The University of Miami Frost Chorale concludes 2011 Incantato Performance Tour with a concert at the Church of Santo Tome on Saturday, May 21 at 8 P.M.

The University of Miami Frost Chorale will perform at Toledo's Santo Tome on Saturday, May 21, 2011 at 8 PM. Dating from the 14th century, Toledo’s Santo Tomé is best known for housing El Greco’s most famous painting, The Burial of Count Orgaz.

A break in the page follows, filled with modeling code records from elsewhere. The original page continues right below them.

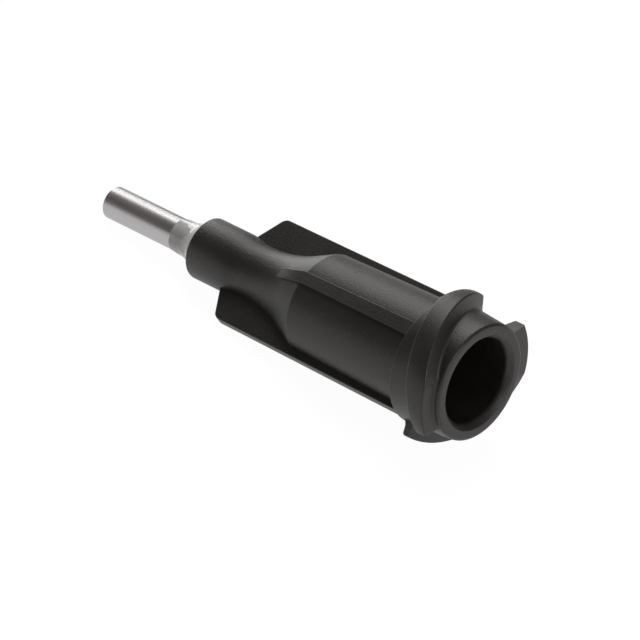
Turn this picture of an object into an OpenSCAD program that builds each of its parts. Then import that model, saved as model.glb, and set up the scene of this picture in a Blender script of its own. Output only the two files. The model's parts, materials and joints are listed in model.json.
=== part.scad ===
// Dispensing needle tip: a moulded hub with a tapered female socket and a double-start
// locking thread, a straight stainless cannula, and the bead of epoxy that holds it.
// Built along +Z from the mouth to the tip, then laid down as it rests on a bench.

/* [Cannula] */
// Outside diameter of the steel tube
cannula_od = 1.65; // [1.4:0.05:1.9]
// Inside diameter of the steel tube
cannula_id = 1.19; // [0.6:0.01:1.4]
// Length of tube that stands out of the nose
cannula_exposed = 6.35; // [4:0.05:25]
// Length of tube glued inside the nose
cannula_seat = 6; // [3:0.1:6.4]
// Length of the seated tube that the glue doesn't reach
cannula_dry = 1.5; // [0.2:0.1:2]
// Depth of the small chamfer round each cut end of the tube
cannula_break = 0.04; // [0.02:0.01:0.08]
// Radial gap between tube and nose hole
cannula_clearance = 0.04; // [0.02:0.01:0.1]

/* [Adhesive] */
// Depth of the glue well in the nose
well_depth = 1.6; // [0.8:0.1:3]
// Wall left round the glue well at the nose face
well_wall = 0.14; // [0.1:0.01:0.3]
// How much narrower the well is at its floor, in radius
well_draft = 0.2; // [0.1:0.05:0.35]
// How far the glue climbs the tube beyond the nose face
bead_climb = 1.8; // [0.8:0.1:2.6]
// Thickness of the glue film where it ends on the tube
bead_film = 0.03; // [0.02:0.01:0.08]

/* [Socket] */
// Bore of the tapered socket at the mouth
socket_d = 4.3; // [4.2:0.01:4.4]
// Taper of the socket, diameter lost over length
socket_taper = 0.06; // [0.04:0.01:0.08]
// Depth of the tapered socket
socket_depth = 8.4; // [7:0.1:9]
// Radial step of the lead-in at the mouth
lead_in = 0.26; // [0.1:0.01:0.35]
// Width of the step that stops the tube at the bottom of its seat
stop_step = 0.055; // [0.02:0.005:0.2]
// Length of the cone between socket and throat
funnel_length = 1.5; // [1:0.1:2]

/* [Hub body] */
// Overall length of the moulded hub
hub_length = 17.5; // [16.5:0.1:20]
// Outside diameter at the mouth
mouth_od = 5.85; // [5.6:0.05:6.2]
// Radius of the rounded outer edge at the mouth
mouth_round = 0.15; // [0.05:0.01:0.25]
// Diameter of the collar behind the thread
collar_od = 6.24; // [6:0.02:6.6]
// Distance from the mouth to the back of the collar
collar_end = 2.86; // [2.6:0.02:3.4]
// Barrel diameter beside the collar
barrel_od = 5.58; // [5.4:0.02:5.9]
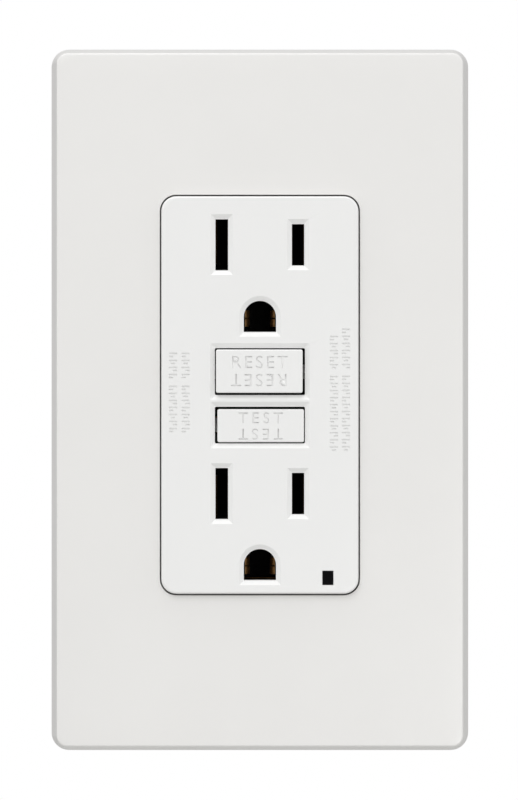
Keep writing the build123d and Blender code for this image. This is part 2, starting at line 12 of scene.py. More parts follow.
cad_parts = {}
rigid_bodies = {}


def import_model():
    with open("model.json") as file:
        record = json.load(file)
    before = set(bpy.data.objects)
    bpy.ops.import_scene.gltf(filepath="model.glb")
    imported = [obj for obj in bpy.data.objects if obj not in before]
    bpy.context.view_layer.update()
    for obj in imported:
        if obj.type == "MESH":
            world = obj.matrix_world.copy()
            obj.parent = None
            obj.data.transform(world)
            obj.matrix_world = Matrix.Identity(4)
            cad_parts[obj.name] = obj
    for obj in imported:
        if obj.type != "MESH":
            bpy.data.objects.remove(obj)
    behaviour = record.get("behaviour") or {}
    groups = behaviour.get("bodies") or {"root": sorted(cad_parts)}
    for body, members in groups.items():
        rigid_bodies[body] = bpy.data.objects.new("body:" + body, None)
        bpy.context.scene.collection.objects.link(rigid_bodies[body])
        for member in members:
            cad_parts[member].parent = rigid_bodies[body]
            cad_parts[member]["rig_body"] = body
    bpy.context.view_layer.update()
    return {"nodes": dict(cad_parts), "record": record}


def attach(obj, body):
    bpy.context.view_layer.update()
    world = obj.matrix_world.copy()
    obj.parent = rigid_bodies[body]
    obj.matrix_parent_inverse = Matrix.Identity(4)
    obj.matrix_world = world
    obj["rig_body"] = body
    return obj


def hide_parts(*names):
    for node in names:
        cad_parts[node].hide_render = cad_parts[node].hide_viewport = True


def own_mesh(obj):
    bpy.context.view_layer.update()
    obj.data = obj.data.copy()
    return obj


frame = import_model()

Santo Tomé was founded in the 12th century, but completely restructured in the 14th century as commissioned by the Lord of Orgaz, the subject of El Greco’s painting. Count Orgaz, born Gonzalo Ruiz, was a Toledo native and Señor of the town of Orgaz. He died in 1312, leaving substantial donations for the enlargement and detailed adornment of the Church of Santo Tomé. A pious man, Orgaz was known to donate to multiple local charities in his lifetime. It is believed according to local Toledo legend that Saint Stephen and Saint Augustine even presided over his burial. A painting depicting this legend was commissioned for the church on March 18, 1586.
The chosen painter was El Greco, who served as a member of the church. The painting was unveiled by Christmas of that year and immediately attracted attention. Spectators were especially impressed by the inclusions of realistic portraits of the Toledo’s most notable figures of the time posing as onlookers. The painting portrays the burial of Count Orgaz with the posthumous assistance of Saint Augustine and Saint Stephen miraculously appearing to thank the Count for his donations to all the religious institutions named after them.
Even more interesting about the painting is the lack of ground, horizon, sky, and perspective. There appears no conflict, and El Greco successfully achieves a convincing expression of supernatural space.
The Burial of Count Orgaz was El Greco’s first major work. Many of his later pieces are displayed in the Toledo Cathedral.